▸ Records:
────────────────────────────────────────

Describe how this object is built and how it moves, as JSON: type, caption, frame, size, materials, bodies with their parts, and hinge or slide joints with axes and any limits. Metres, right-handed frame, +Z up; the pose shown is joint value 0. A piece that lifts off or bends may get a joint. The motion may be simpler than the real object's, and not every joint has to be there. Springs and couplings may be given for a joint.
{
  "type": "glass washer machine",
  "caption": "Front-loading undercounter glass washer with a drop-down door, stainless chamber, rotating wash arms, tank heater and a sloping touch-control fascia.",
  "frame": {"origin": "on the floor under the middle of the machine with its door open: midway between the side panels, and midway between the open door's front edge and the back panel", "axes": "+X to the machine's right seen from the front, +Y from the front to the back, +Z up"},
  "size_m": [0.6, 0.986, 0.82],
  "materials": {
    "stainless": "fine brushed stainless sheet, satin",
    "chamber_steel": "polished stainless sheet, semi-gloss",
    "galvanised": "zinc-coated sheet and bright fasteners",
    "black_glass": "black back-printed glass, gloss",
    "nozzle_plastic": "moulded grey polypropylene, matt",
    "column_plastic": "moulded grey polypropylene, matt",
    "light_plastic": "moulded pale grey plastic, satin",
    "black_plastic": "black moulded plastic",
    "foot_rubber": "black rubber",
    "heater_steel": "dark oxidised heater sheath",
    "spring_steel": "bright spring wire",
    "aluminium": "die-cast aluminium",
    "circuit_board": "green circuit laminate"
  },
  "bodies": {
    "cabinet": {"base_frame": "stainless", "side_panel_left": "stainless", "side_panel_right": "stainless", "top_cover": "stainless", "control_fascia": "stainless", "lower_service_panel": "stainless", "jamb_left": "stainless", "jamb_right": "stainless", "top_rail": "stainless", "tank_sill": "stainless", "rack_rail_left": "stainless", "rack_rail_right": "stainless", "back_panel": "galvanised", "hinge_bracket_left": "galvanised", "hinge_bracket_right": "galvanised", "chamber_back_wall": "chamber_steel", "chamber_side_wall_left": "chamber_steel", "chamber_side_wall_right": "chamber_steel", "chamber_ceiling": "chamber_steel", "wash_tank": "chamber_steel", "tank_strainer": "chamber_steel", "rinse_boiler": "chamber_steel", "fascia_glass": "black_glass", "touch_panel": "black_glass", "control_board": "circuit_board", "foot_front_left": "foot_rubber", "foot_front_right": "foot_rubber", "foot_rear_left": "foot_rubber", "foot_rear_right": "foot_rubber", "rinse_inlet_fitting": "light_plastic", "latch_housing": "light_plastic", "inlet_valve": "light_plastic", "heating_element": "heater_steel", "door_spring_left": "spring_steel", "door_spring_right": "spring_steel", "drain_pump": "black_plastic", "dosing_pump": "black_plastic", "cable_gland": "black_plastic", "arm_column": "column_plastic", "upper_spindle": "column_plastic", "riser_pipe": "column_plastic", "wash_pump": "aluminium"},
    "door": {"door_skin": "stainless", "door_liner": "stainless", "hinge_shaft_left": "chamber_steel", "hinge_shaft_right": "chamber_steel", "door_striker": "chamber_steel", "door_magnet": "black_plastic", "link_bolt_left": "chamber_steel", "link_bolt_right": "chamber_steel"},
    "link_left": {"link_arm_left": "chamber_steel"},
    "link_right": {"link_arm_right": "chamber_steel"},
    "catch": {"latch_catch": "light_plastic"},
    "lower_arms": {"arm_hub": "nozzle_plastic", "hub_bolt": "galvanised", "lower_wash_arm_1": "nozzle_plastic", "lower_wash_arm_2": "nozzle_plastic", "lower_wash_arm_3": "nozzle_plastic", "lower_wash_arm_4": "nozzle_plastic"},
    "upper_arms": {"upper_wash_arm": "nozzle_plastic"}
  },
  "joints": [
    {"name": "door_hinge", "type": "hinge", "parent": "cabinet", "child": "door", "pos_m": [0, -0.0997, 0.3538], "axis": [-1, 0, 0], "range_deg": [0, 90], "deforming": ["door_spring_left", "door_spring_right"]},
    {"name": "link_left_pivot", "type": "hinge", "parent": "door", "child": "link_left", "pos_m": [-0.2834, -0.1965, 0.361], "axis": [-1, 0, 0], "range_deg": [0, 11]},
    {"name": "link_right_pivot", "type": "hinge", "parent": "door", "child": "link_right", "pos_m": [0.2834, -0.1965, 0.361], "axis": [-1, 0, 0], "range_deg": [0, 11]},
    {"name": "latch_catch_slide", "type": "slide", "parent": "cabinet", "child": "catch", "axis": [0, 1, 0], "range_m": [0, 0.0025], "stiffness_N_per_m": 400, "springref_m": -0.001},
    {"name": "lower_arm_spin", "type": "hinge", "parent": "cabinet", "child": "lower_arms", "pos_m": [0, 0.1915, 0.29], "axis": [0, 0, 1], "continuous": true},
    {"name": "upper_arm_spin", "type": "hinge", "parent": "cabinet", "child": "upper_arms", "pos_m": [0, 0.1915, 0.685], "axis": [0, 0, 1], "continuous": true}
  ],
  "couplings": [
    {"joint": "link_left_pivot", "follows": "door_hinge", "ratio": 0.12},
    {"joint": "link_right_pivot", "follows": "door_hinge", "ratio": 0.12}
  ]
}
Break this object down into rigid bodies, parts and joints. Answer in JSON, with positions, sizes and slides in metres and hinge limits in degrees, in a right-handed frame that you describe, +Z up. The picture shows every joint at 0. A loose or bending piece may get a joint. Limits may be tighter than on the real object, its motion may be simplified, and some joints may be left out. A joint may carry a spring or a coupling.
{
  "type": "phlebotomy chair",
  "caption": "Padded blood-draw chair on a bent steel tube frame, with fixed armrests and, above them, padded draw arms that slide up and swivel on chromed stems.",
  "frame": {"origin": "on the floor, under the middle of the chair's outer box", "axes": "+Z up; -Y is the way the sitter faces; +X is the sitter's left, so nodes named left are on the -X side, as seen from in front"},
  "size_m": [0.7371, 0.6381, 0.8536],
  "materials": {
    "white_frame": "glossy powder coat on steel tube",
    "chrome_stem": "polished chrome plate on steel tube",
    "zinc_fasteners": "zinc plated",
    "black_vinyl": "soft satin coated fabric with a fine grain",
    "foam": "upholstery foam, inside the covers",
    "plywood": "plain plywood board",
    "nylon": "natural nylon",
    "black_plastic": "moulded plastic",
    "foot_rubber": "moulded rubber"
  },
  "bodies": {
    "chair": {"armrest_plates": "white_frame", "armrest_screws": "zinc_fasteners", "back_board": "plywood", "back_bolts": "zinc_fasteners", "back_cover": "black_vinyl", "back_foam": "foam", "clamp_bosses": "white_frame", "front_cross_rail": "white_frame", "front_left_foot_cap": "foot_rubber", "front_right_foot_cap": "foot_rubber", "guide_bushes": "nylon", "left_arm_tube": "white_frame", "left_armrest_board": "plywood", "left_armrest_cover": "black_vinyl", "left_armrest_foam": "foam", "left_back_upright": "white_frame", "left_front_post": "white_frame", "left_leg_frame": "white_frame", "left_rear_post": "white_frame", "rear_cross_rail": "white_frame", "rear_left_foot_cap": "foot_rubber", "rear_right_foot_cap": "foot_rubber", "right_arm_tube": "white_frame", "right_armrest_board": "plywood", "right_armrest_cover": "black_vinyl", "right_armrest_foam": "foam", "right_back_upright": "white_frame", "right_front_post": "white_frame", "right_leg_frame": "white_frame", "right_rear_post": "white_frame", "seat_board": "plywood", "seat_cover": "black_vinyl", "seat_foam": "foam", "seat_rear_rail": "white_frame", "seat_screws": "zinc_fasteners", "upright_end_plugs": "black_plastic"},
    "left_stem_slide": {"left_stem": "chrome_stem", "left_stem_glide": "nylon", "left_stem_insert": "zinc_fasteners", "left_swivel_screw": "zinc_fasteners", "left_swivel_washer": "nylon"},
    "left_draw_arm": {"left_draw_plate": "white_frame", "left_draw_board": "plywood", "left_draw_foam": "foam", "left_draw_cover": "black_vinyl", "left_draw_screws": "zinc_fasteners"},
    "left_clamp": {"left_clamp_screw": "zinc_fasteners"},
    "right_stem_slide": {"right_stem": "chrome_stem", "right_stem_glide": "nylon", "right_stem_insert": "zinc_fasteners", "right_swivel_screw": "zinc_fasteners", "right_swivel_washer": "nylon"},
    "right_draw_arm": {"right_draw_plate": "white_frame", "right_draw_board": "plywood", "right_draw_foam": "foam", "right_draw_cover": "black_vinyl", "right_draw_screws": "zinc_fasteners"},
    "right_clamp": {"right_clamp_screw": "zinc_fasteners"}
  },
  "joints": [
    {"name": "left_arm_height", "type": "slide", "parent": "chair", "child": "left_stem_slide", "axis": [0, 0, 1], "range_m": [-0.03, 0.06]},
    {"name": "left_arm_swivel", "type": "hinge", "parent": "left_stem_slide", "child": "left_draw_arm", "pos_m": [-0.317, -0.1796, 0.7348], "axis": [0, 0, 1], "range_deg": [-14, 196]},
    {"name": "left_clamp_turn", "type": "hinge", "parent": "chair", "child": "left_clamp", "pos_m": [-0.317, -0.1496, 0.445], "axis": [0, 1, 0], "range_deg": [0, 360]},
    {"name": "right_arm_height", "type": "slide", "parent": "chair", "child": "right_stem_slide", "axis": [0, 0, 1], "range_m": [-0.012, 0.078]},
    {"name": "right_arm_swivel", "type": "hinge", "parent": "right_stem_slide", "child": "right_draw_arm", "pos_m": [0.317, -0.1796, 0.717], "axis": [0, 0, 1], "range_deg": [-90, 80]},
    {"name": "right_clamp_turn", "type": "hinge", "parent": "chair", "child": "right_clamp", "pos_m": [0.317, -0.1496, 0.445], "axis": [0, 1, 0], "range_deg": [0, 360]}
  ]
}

────────────────────────────────────────

▸ Work instructions: Say how many lines of the data include the string "axes". Nothing other than the number should be given.

▸ Result for this exercise: 3